Siddhartha Gunti

Storytelling

What do all successful leaders have in common? They are story tellers.

If you are good at something but not good at story telling, you end up being the second-in command.

You want to be in the top 1% of your field? Easy trick - deliver exactly the same as everyone else but be a story teller.

Story telling is not finite art. You continuously iterate and perfect it.

Why should you care?

  • People are always bored and no one has time. Modern minds are used to having personalized, dopamine-inducing external input within a reach of seconds. We are more agitated now than our ancestors were at sitting idle.

  • Story listening is ingrained within us. When we were hunter-gatherers, a typical day brought in many levels of anxieties. You never know if you will get food enough for that day. Or if you will die hunting that day. Or if you will die from an unknown disease. So when they came back to home at the end of the day, the group used to huddle around and listen to one person in the group - the story teller. The story teller told marvelous stories- some are beyond wild imagination, some invoked laugh, some invoked warmth, some invoked surprise, some invoked tears. But all stories did one thing - they made you forget the problems of the present.

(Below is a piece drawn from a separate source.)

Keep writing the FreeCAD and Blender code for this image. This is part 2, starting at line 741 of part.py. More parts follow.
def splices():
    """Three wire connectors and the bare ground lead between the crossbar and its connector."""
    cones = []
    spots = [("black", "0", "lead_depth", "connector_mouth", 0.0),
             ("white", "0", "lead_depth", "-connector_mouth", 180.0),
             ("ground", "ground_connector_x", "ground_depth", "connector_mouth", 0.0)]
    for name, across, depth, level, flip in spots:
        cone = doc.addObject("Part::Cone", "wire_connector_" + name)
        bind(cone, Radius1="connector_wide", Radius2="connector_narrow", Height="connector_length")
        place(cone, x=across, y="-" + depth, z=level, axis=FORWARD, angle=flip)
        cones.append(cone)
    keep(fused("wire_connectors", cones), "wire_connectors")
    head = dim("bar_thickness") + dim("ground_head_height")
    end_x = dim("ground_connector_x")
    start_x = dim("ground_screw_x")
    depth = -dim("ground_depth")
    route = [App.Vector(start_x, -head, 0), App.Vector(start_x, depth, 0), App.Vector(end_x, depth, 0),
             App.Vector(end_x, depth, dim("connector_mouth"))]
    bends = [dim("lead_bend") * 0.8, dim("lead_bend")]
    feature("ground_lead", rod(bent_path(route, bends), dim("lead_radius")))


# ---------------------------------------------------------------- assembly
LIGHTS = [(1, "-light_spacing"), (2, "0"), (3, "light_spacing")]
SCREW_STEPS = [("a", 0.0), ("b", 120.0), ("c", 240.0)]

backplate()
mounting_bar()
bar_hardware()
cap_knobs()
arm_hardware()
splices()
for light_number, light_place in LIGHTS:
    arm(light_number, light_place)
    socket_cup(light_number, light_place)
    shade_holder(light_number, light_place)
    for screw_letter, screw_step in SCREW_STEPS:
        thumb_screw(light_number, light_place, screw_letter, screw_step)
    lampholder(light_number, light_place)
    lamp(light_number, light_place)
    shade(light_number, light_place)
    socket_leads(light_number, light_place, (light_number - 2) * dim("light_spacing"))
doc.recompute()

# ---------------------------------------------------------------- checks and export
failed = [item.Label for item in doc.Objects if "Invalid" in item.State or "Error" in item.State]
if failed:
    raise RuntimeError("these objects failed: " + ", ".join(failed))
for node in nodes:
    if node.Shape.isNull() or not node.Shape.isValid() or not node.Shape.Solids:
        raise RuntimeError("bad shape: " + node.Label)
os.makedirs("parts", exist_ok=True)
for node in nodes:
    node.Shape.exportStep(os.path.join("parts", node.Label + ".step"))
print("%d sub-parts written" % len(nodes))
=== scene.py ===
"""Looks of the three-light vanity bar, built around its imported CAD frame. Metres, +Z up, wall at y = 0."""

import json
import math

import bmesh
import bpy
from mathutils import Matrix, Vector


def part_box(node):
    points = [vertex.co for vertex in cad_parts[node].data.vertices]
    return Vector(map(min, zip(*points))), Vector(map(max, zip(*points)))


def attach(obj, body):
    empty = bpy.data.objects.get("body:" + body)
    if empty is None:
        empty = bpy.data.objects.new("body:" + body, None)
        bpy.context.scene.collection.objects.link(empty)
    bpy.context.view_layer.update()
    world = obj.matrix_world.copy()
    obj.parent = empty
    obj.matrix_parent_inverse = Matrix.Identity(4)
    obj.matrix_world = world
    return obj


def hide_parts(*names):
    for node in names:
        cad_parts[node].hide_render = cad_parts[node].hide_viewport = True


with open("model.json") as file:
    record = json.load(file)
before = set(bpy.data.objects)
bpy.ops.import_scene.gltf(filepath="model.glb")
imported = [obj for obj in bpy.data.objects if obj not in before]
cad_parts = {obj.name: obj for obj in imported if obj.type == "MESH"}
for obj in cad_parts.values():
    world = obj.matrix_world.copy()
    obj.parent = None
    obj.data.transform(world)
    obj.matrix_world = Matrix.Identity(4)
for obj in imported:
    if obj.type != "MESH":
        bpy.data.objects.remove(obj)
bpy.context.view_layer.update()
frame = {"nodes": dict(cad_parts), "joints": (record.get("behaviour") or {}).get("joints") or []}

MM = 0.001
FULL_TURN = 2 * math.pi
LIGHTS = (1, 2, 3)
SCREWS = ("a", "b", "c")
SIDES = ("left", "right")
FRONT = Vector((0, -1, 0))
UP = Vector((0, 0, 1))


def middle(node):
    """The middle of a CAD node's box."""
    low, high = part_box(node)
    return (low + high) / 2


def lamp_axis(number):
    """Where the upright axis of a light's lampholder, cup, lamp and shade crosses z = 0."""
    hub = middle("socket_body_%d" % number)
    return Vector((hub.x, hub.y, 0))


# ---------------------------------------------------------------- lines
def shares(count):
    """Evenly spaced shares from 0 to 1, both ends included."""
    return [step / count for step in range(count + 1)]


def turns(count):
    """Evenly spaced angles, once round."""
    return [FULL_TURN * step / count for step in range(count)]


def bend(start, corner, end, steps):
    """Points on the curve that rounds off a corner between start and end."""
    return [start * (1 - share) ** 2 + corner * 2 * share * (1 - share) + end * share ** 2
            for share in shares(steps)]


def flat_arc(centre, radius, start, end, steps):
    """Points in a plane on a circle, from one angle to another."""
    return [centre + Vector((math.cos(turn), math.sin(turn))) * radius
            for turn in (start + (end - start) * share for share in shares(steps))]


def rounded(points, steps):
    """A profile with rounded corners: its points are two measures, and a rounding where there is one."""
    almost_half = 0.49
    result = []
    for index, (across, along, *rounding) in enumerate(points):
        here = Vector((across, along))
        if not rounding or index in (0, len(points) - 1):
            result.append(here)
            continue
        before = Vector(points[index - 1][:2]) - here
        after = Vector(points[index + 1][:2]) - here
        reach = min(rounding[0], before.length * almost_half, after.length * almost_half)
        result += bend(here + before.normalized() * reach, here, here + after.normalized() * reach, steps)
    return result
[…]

  • World rewards beautiful story tellers

    • We elect politicians not because they are better leaders but because they are better orators.

    • We don't have time and we have lot of anxieties. Story tellers crystalize the knowledge and present it in a fashion that is beautiful, concise and removes uncertainty.

    • So we pay/reward anyone who does that.

How do you do it?

Content, structure and delivery are the pillars.

  • If you don't have content, there is nothing to paint a story about. Go build your content bank.

  • Structure your thoughts

    • Write first. Speak later.

      • In the initial days, what helped me the most is to just write what I was going to say, before I say it. Once you write down, you will know how boring your content is. So you can truncate the unwanted portions.

    • Order of points

      • All of your points cannot be equally important. Prioritize.

    • Points inside points

      • Sub points give more weight to the parent points. They also give you priority. You can use them if you/your audience need them. you can discard if they don't.

  • Rule of 3 (read more here)

    • If you can tell one and only one thing. That is the best place to be. Clear. Simple. Easy to remember. Easy to nail. The second best is 3.

    • Have 3 main points. And inside each main point, have 3 sub points and so on.

    • It forces structure. You will sound more decisive. It grabs people attention.

      • Try saying out loud - "I have 10 things to tell you", "I have 3 things to tell you. First... second... third..." Which one is better?

  • Empathy and understanding of audience is the difference between knowledgeable speaker and wise speaker.

    • Understand your audience - What do they know before this? What do they have to know after this? Your speech cannot be the same for every single person. It has to be tailored to every single person (ideally). The second best is tailor to groups.

    • Know when to go into micro level details and when to paint macro level picture. Enjoy dancing that thread.

    • Ease and surprise the audience mind.

      • Setting up agenda upfront eases the minds. So there is less chaos. Audience opens up to you to entertain them.

      • And when they do- surprise them.

      • Minds remember first, last and highest-peaks. Everything else is ignored. Use those effectively.

Closing thoughts

I still remember the first time I was on stage for a hackathon presentation. My hands shaked like a Parkinsons patient. I was nervous as hell. No one understood even one word I said. And despite having, I think, the best product we didn't win.

Cut to few years later. I was a Product Manager giving a product update to 50+ people in a startup.

And I still have a long way to go. My English is bad (or more like a five-year old). I blabber when I am not conscious or if I am caught by surprise.

Story telling is a very fundamental art. Writing and speaking are just two ways to do it that are relevant to modern workplace. It takes time. It takes patience. But the rewards make it worth it.

Do it actively and do it because you want to be that person.